I am still editing the film as of November 1, 2010. I am making the final adjustments to the rough cut. It’s almost there. It needs some massaging as they say. But I will say that this film was a big, bold adventure in its making. My eternal gratefulness is extended to William Cully Allen. Without his faith and belief in my abilities at a critical time, I might have resigned myself permanently to a life asking those saddest words of tongue and pen, “It might have been.” He assisted in helping me find the “derech” (path) that I spoke of in my previous blog entry about Chassidism on film. Thanks also to the Eldridges, the film's producers, for everything they have contributed. The film would not exist without them either. To me, the film speaks about the status of the perpetual dissenter who kicks defiantly against the universe and longs heart and soul for the past that can no longer be, much like it seems most of my characters do. More so, it speaks to that figure’s branding in society. The film will ultimately be transferred to a 16mm print then transferred back to nonlinear for its final cut. It’s a film that, itself, longs for the past that can no longer be, shot on video, transferred to film, only to see its inevitable return. The film itself undergoes the struggle its character undergoes.

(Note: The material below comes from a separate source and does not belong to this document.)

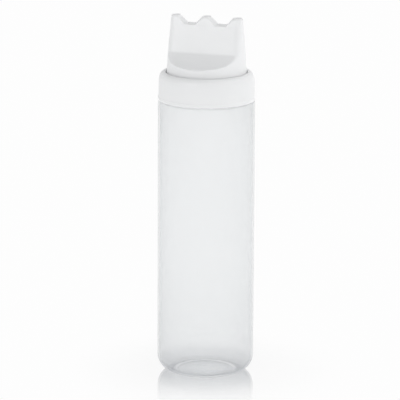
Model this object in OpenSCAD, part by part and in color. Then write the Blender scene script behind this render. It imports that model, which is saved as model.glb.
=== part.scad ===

So what else is there to say? I finally got that feature I had literally been dreaming about…the one that had tormented and taunted me for a year's worth of dreams. Full consciousness now is greeted with the reality that I do have a film on my “editing table” and the possibilities are limitless and the world feels immaculately open to me. And thanks to the realization that no one says I can’t be both rabbi and filmmaker, we’ll add a “Baruch Hashem” for good measure. For the non-Jews who don’t know it, look it up, ‘cause that’s how I feel. The Rabbi Filmmaker is truly born!